* start Data provided *
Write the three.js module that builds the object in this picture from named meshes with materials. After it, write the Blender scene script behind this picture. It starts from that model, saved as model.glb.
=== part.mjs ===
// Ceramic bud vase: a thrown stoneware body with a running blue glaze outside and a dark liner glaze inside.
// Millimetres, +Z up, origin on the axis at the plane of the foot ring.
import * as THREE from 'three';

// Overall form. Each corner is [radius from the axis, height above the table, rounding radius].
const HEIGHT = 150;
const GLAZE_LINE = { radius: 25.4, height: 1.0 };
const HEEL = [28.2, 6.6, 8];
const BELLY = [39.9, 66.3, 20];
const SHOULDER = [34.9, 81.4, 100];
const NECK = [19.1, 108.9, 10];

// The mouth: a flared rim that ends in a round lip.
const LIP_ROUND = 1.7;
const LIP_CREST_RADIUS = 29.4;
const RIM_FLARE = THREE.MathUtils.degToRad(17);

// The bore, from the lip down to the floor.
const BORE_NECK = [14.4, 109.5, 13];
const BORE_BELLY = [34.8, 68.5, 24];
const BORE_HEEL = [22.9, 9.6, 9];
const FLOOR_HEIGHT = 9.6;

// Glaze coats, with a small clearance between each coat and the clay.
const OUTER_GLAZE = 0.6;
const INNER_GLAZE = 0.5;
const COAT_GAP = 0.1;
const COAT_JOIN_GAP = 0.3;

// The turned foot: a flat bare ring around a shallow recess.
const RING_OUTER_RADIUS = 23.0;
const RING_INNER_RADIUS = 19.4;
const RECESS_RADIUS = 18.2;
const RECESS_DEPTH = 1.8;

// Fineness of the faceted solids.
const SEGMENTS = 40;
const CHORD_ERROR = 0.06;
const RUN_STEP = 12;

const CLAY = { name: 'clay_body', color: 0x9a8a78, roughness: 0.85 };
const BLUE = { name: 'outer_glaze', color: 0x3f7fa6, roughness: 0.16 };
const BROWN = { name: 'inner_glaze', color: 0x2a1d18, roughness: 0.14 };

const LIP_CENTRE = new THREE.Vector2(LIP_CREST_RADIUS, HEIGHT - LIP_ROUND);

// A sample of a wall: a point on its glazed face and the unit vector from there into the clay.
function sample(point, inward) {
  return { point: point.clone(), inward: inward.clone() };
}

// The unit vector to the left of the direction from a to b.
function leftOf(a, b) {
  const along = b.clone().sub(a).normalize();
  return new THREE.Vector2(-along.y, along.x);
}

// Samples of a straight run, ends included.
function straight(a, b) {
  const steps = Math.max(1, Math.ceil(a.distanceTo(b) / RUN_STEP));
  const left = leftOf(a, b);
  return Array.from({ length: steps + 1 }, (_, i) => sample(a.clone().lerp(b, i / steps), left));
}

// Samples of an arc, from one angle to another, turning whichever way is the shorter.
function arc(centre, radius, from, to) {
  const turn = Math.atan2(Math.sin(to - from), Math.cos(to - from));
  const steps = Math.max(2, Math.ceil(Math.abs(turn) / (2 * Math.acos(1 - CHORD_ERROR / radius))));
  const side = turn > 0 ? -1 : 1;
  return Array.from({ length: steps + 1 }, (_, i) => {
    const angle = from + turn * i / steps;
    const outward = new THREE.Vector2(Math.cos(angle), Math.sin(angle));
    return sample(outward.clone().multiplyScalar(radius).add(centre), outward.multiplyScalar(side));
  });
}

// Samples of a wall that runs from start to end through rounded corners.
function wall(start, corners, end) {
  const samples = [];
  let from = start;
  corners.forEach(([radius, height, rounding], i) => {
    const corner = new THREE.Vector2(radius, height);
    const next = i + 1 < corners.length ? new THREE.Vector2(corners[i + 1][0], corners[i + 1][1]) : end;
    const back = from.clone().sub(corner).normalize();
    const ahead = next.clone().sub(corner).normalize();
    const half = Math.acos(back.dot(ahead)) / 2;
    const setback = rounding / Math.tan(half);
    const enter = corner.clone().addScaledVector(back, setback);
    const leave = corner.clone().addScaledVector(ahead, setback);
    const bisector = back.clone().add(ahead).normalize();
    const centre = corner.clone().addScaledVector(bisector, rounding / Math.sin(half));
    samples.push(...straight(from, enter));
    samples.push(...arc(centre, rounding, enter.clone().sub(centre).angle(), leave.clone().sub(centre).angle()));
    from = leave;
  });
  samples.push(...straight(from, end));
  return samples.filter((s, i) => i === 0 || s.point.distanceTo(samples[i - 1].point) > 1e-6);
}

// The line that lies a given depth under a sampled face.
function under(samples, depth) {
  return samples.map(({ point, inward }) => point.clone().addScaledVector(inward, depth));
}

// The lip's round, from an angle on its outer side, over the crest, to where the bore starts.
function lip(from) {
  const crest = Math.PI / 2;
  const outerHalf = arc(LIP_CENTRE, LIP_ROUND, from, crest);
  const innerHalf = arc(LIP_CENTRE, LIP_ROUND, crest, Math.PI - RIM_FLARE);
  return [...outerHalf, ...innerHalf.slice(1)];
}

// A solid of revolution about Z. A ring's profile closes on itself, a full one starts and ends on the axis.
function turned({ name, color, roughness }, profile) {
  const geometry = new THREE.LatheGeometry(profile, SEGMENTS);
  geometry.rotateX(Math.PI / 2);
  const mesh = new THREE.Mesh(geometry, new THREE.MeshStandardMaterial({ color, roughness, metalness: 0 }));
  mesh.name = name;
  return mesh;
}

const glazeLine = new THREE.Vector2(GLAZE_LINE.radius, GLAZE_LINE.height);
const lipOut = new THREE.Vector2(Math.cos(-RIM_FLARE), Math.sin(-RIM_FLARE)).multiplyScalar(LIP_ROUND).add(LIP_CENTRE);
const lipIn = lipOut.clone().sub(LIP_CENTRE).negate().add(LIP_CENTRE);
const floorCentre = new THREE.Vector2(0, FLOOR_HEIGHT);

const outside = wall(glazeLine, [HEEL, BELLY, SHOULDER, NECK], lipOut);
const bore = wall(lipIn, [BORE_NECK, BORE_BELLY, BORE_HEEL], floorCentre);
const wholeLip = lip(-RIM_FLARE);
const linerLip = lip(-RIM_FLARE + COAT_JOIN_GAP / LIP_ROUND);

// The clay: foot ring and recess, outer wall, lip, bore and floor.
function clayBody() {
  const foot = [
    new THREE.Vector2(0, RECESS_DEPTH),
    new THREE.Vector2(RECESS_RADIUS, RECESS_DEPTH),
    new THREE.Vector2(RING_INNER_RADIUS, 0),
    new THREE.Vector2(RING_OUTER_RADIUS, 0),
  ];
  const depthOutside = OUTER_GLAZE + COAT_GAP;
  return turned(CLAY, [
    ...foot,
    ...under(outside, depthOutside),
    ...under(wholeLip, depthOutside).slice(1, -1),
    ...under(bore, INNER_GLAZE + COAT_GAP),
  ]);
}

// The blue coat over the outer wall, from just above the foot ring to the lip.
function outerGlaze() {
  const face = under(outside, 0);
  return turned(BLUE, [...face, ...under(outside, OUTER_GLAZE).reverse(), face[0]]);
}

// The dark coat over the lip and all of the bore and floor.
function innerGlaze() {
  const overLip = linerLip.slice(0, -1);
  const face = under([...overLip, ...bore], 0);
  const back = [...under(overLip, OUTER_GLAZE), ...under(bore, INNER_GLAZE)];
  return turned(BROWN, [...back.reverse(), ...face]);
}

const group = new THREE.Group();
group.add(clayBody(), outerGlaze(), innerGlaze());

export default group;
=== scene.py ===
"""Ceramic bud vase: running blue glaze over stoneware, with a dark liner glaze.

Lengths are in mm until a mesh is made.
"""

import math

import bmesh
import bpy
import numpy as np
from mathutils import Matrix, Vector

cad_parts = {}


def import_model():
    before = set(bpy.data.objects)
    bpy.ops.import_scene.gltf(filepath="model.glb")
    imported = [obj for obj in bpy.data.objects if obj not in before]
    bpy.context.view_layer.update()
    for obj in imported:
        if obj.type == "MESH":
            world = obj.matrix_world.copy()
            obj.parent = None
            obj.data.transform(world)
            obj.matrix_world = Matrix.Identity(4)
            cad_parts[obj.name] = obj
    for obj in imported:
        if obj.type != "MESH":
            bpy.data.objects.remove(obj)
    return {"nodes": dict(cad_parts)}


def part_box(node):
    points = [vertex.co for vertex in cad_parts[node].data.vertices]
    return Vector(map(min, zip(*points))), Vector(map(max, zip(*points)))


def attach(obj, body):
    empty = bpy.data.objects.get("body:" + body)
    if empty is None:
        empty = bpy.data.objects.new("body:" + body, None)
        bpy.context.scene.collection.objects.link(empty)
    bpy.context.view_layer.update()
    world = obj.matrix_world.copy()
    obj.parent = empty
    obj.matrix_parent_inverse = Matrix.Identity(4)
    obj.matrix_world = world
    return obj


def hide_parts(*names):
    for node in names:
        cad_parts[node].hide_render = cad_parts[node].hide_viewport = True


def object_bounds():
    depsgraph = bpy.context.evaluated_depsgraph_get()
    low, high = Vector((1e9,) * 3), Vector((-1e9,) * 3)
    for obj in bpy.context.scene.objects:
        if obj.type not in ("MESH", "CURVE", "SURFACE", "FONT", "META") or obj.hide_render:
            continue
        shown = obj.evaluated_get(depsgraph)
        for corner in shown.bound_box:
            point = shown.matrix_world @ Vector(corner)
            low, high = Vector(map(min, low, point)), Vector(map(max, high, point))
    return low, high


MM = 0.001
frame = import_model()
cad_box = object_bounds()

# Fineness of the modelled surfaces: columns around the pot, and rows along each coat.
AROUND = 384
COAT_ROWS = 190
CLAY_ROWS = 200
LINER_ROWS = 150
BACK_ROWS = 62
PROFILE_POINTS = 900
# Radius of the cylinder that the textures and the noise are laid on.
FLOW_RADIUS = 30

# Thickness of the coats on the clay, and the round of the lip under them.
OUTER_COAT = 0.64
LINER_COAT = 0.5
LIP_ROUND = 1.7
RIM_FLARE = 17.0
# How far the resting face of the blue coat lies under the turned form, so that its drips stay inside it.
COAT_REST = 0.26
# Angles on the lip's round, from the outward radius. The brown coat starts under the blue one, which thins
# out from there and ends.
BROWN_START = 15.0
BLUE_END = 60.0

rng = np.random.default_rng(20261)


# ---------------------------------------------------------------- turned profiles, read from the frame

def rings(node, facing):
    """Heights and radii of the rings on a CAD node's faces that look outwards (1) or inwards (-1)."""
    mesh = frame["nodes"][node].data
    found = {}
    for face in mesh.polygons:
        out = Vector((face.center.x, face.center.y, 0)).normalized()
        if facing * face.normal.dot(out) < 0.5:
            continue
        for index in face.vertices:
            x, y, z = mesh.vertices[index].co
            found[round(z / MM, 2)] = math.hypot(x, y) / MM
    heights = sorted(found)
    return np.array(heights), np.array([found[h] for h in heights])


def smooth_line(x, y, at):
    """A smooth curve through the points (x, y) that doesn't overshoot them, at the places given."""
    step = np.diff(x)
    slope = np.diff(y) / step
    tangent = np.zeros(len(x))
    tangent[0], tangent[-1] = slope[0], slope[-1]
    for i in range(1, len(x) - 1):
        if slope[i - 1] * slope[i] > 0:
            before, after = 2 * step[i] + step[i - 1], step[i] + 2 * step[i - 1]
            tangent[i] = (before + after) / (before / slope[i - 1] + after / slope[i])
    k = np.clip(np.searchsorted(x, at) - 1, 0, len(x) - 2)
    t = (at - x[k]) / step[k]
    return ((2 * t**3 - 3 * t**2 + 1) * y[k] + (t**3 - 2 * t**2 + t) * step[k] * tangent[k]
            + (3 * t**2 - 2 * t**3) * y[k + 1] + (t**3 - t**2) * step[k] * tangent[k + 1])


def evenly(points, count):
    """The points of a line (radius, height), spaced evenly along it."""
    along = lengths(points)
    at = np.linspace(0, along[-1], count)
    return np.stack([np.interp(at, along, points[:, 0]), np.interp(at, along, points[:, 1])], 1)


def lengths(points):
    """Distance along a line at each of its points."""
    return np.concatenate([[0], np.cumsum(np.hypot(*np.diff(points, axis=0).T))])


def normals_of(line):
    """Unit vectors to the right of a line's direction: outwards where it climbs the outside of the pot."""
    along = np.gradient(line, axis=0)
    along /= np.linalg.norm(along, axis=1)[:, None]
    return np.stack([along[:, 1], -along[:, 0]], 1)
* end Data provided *
• [What is expected]
Your task is to reproduce exactly the lines beginning at the line containing "const group = new THREE.Group();" and ending at the line containing "return low, high", inclusive.

• [Exercise response]
const group = new THREE.Group();
group.add(clayBody(), outerGlaze(), innerGlaze());

export default group;
=== scene.py ===
"""Ceramic bud vase: running blue glaze over stoneware, with a dark liner glaze.

Lengths are in mm until a mesh is made.
"""

import math

import bmesh
import bpy
import numpy as np
from mathutils import Matrix, Vector

cad_parts = {}


def import_model():
    before = set(bpy.data.objects)
    bpy.ops.import_scene.gltf(filepath="model.glb")
    imported = [obj for obj in bpy.data.objects if obj not in before]
    bpy.context.view_layer.update()
    for obj in imported:
        if obj.type == "MESH":
            world = obj.matrix_world.copy()
            obj.parent = None
            obj.data.transform(world)
            obj.matrix_world = Matrix.Identity(4)
            cad_parts[obj.name] = obj
    for obj in imported:
        if obj.type != "MESH":
            bpy.data.objects.remove(obj)
    return {"nodes": dict(cad_parts)}


def part_box(node):
    points = [vertex.co for vertex in cad_parts[node].data.vertices]
    return Vector(map(min, zip(*points))), Vector(map(max, zip(*points)))


def attach(obj, body):
    empty = bpy.data.objects.get("body:" + body)
    if empty is None:
        empty = bpy.data.objects.new("body:" + body, None)
        bpy.context.scene.collection.objects.link(empty)
    bpy.context.view_layer.update()
    world = obj.matrix_world.copy()
    obj.parent = empty
    obj.matrix_parent_inverse = Matrix.Identity(4)
    obj.matrix_world = world
    return obj


def hide_parts(*names):
    for node in names:
        cad_parts[node].hide_render = cad_parts[node].hide_viewport = True


def object_bounds():
    depsgraph = bpy.context.evaluated_depsgraph_get()
    low, high = Vector((1e9,) * 3), Vector((-1e9,) * 3)
    for obj in bpy.context.scene.objects:
        if obj.type not in ("MESH", "CURVE", "SURFACE", "FONT", "META") or obj.hide_render:
            continue
        shown = obj.evaluated_get(depsgraph)
        for corner in shown.bound_box:
            point = shown.matrix_world @ Vector(corner)
            low, high = Vector(map(min, low, point)), Vector(map(max, high, point))
    return low, high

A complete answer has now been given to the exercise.